The cluster observer collects health data of a kubernetes cluster and formats it. Data is divided according to the nodes of the cluster and the different pressure types PID, memory and disk. They represent the problems that a kubernetes node could experience, either missing process ids due to too many process instances, memory overload or non-available disk space. These information can be found by calling:

rok kube cluster get X
+-----------------------+---------------------+
| ...                   | ...                 |
| nodes                 | 3/3                 |
| nodes_pid_pressure    | 0/3                 |
| nodes_memory_pressure | 0/3                 |
| nodes_disk_pressure   | 0/3                 |
| ...                   | ...                 |
+-----------------------+---------------------+

Nodes are shown according to their health, so 3/3 if all nodes are healthy, and the pressure parameters only get filled, if there is a current problem with one (or more) of the nodes.

Summary

Creation

After a Cluster resource was registered or successfully created, a KubernetesClusterObserver is also created for this specific cluster.

Update

Before the Kubernetes cluster in Krake is updated, its corresponding KubernetesClusterObserver is stopped. After the update has been performed, a new observer is started, which observes the newest status of the cluster (the actual Kubernetes cluster).

Deletion

Before the Kubernetes cluster is deleted, its corresponding KubernetesClusterObserver is stopped.
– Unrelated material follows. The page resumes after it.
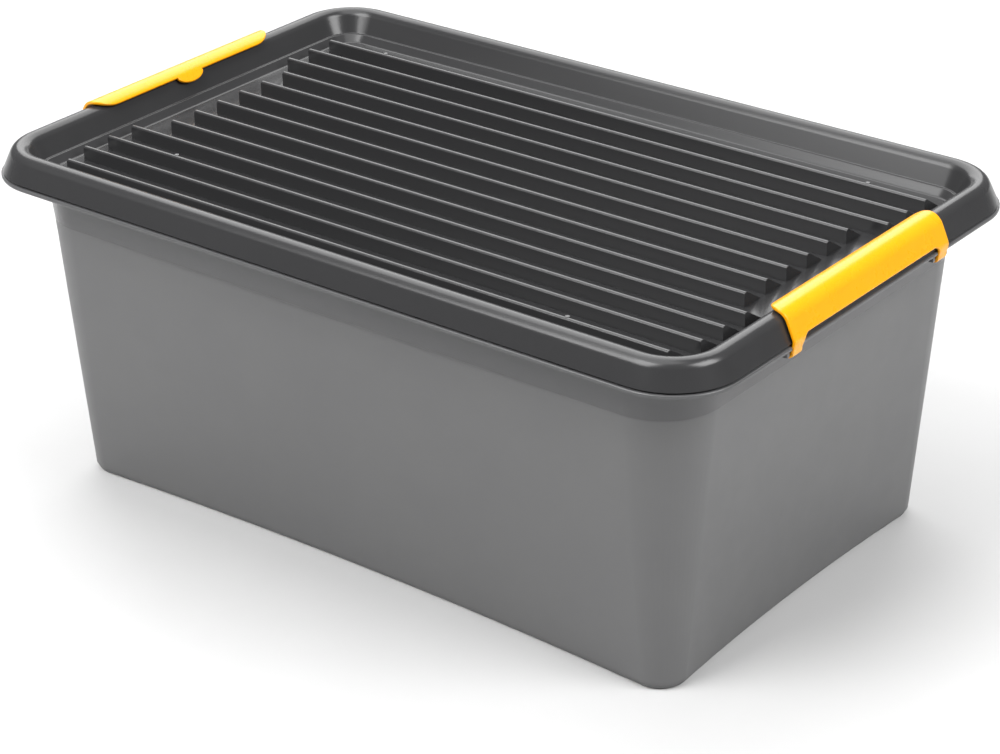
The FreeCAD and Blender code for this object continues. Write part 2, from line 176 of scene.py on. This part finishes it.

Actions on the API side (summary)

Action Observer stopped before Observer started after
Create No Yes
Update Yes Yes
Delete Yes No

On status change

The KubernetesClusterObserver periodically checks the current state of its cluster. The status is read and compared to the status field of the cluster.

If a Kubernetes cluster changed, the KubernetesClusterObserver sends an update request to the API, to change its status field. This field is updated to match what the Observer fetched from the cluster.

Then the Kubernetes Cluster Controller starts processing the update normally.

Warning

Currently only Kubernetes clusters which have been registered in Krake or created by Krake can be observed.